In the true spirit of my ever-continuing mantra of finding ways to do more with less, I want to present a perspective for a written plan that will help get you what you need to move you closer to your goals – in just three pages or less. Here’s the simple four-step outline for a successful, business-building marketing plan:

Step 1: Choose your destination and mark your checkpoints.
To reach financial goals, you first have to have them!

How much do you want to pay yourself each year? How much business do you need to generate to be able to write that check? Now, break that figure down into a monthly figure, then a weekly figure. If it makes sense for your business, break this down into a daily figure. The more immediate the goal is, the more likely we are to feel the urgency to attain it.
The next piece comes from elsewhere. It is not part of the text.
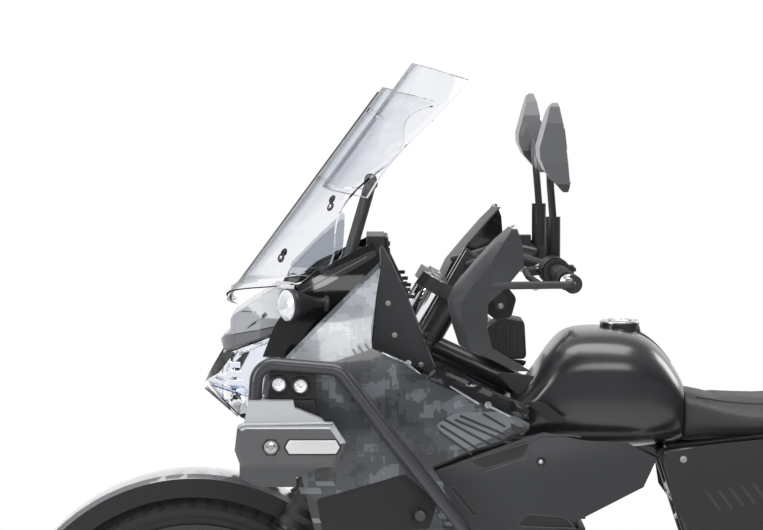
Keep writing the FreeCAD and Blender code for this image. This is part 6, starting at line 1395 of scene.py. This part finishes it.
def carved_tyre(name, node, centre_x, centre_z, body, pitches, big):
    """A tyre's outer skin with carved tread and plain side walls."""
    tread, walls = tyre_section(node, centre_x, centre_z)
    half = tread[-1][0]
    tread_y, tread_r = [p[0] for p in tread], [p[1] for p in tread]
    line = []
    for i in range(TREAD_STEPS + 1):
        a = i / TREAD_STEPS
        line.append((half * a, float(np.interp(half * a, tread_y, tread_r)), a))
    wall_line = [line[-1][:2]] + walls
    lengths = np.cumsum([0] + [math.dist(a, b) for a, b in zip(wall_line, wall_line[1:])])
    for along in np.linspace(0, lengths[-1], WALL_STEPS + 1)[1:]:
        y, radius = (float(np.interp(along, lengths, [p[i] for p in wall_line])) for i in (0, 1))
        line.append((y, radius, None))
    full = [(-y, radius, None if a is None else -a) for y, radius, a in reversed(line[1:])] + line
    steps = pitches * PITCH_STEPS
    verts, faces = [], []
    for step in range(steps):
        turn = 2 * math.pi * step / steps
        for y, radius, a in full:
            cut = 0 if a is None else tread_depth(step / PITCH_STEPS, a, big)
            reach = (radius - cut) * MM
            verts.append(Vector((centre_x * MM + reach * math.cos(turn), y * MM,
                                 centre_z * MM + reach * math.sin(turn))))
    size = len(full)
    for step in range(steps):
        here, there = step * size, (step + 1) % steps * size
        faces += [(here + i, here + i + 1, there + i + 1, there + i) for i in range(size - 1)]
    made = piece(name, [(verts, faces)], tyre_rubber, body, smooth=40)
    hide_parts(node)
    return len(faces)


FRONT, REAR = (792.3, 347.7), (-747.7, 331.9)
tyre_faces = [carved_tyre("front_tyre_skin", "front_tyre", *FRONT, "front_wheel", 64, 5),
              carved_tyre("rear_tyre_skin", "rear_tyre", *REAR, "rear_wheel", 56, 6.5)]
for (x, z), radius, y, body in ((FRONT, 306, 43.5, "front_wheel"),
                                (REAR, 262, 62.5, "rear_wheel")):
    rings = [turned([(r, 0), (r + 0.8, 0.8), (r + 1.6, 0)],
                    mm(x, side * (y - abs(r - radius) * 0.24), z), (0, side, 0), 96)
             for side in SIDES for r in (radius - 16, radius, radius + 12)]
    piece(body + "_wall_rings", rings, tyre_rubber, body)
print("tyres done:", tyre_faces, "faces")

# %% [markdown]
# ## Wheels
# Each spoke ends in a nipple at the rim. Discs and the sprocket are held by rings of bolts, and a
# hex nut closes each axle.

# %% Wheel details
def on_circle(centre, radius, y, turn):
    """A point at a radius and an angle about a centre of x and z."""
    return centre[0] + radius * math.cos(turn), y, centre[1] + radius * math.sin(turn)


def round_bolts(centre, radius, y, count, across, start=0.0, side=1):
    """A ring of bolt heads about a wheel's axis."""
    return [screw(on_circle(centre, radius, y, start + 2 * math.pi * k / count), across, 3.5,
                  across * 0.75, (0, side, 0)) for k in range(count)]


SPOKES, VALVE_TURN = 36, 2.2
for centre, rim, body, parts in (
        (FRONT, 270, "front_wheel", round_bolts(FRONT, 57, 55.2, 6, 8)),
        (REAR, 220, "rear_wheel", round_bolts(REAR, 54, -57.2, 5, 8, side=-1)
         + round_bolts(REAR, 62, 83.2, 6, 10, 0.3))):
    piece(body + "_bolts", parts, steel, body)
    nipples = []
    for k in range(SPOKES):
        turn = 2 * math.pi * (k + 0.5) / SPOKES
        out = Vector((math.cos(turn), 0, math.sin(turn)))
        at = Vector((centre[0], (6 if k % 2 else -6), centre[1])) + out * (rim - 20)
        nipples.append(tube([at, at - out * 9], (3.4, 2.8), 8, straight=True))
    piece(body + "_nipples", nipples, machined, body)
    out = Vector((math.cos(VALVE_TURN), 0, math.sin(VALVE_TURN)))
    stem = Vector((centre[0], 0, centre[1])) + out * (rim - 16)
    piece(body + "_valve", [tube([stem, stem - out * 26], 2.8, 10, straight=True),
                            tube([stem - out * 26, stem - out * 36], (4, 3.4), 10, straight=True)],
          black_satin, body)
for name, centre, y, body in (("front_axle_nuts", FRONT, 132.5, "steering"),
                              ("rear_axle_nuts", REAR, 145.5, "chassis")):
    piece(name, [hex_bolt((centre[0], side * (y - 1), centre[1]), (0, side, 0), 24, 9, 17)
                 for side in SIDES], machined, body)
print("wheels done")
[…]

For example, if you’re an independent contractor and $150,000 a year salary seems reasonable to you as you look ahead, what does that mean to you right now? It means $12,500 profit each month, approximately $2885 each week, $577 each day (5 business days) or $413 each day (7 days a week).

Are you hitting your monthly/weekly/daily target to ensure that you reach your yearly goal?

Step 2: Chart the course.
The written marketing plan is established to generate prospects and clients you need to meet your financial objectives. If you’ve been in business at least a year, you can create a plan based on previous results to help you hit your targeted goals. If you’re new to business, research “norms” and statistics for your type of business to help establish a starting point.

For instance, if you’re in the service business, what does it take to acquire a new client? How many phone calls do you have to make? How many appointments do you need to set? How often do you need to follow up before you get to “yes”? What type of client generates greater profit? What type of client is most “typical” or requires less effort? How many of each type of client do you need to acquire to hit your daily/weekly/monthly target to stay on your financial track?

What tactics or strategies for attracting new customers have worked in the past? How many new or recurring customers did you acquire with a specific promotion? Did you generate interest by giving a workshop or seminar? What kind of advertising did you do? What new strategies would you like to try?

Choose precise marketing vehicles you will use, when you’ll use them (dates and frequencies), the cost of using them and how many sales you need from each one to break even.

Step 3: Track and log results.
If you don’t know which marketing efforts are working for you and which are not, how can you possibly determine a better and more cost-effective plan?

Don’t get caught up in focusing on the ingenuity of a particular tactic and its potential for gain while forgetting about measuring actual results. It will cost you money! You must “tag” every effort in order to measure its results. For instance, if you get a phone call from a prospective client, ask the person how he/she heard of you – from a colleague? Yellow pages ad? Other ad? Directory listing? Promotion? Seminar or workshop you participated in? An interview you did with a local radio station or newspaper? Document the answers.

If you do print advertising, mark the ad with a department number or ID number that responders need to refer to in order to get the information (or product) advertised.

Tracking results actually lets you SEE what direction your marketing efforts are currently going and where they need to go to get the financial reward you seek. And once you can see the “map” to successfully marketing your business, it will be easier to keep moving toward your goals.

Step 4: Review and change the plan to get better results.
A great marketing plan is ever-changing. You learn from it, modify it and re-introduce it.

Using results you get from Step 3, determine if the plan is working or if it could do better. What profits resulted using each of these tactics? Which worked best? Can you recreate them? Which produced the least? Can you modify them to be more effective? What products or services are drawing the most interest from potential customers/clients? Should you promote them more heavily? Is there a specific industry that responds more than another?

Is a tactic or strategy costing more to use than the gain you experience from its use? If so, drop it! Don’t continue to use an ad that doesn’t produce just because you paid a lot of money to have it created. Move on. Try something else. Review results and change your course at every opportunity.

Writing an effective marketing plan doesn’t have to be a daunting task. It ’s not for anyone else, it’s for you. Don’t waste your time with a fancy cover, rambling or self-serving text and an impressive vocabulary. Forget about grammar and sentence structure – write in fragmented phrases if you want to. All you need is a clear goal, broken into specific checkpoints, supported by efforts that you can track and change as you go.

Put in the effort and you’ll pull out the profit.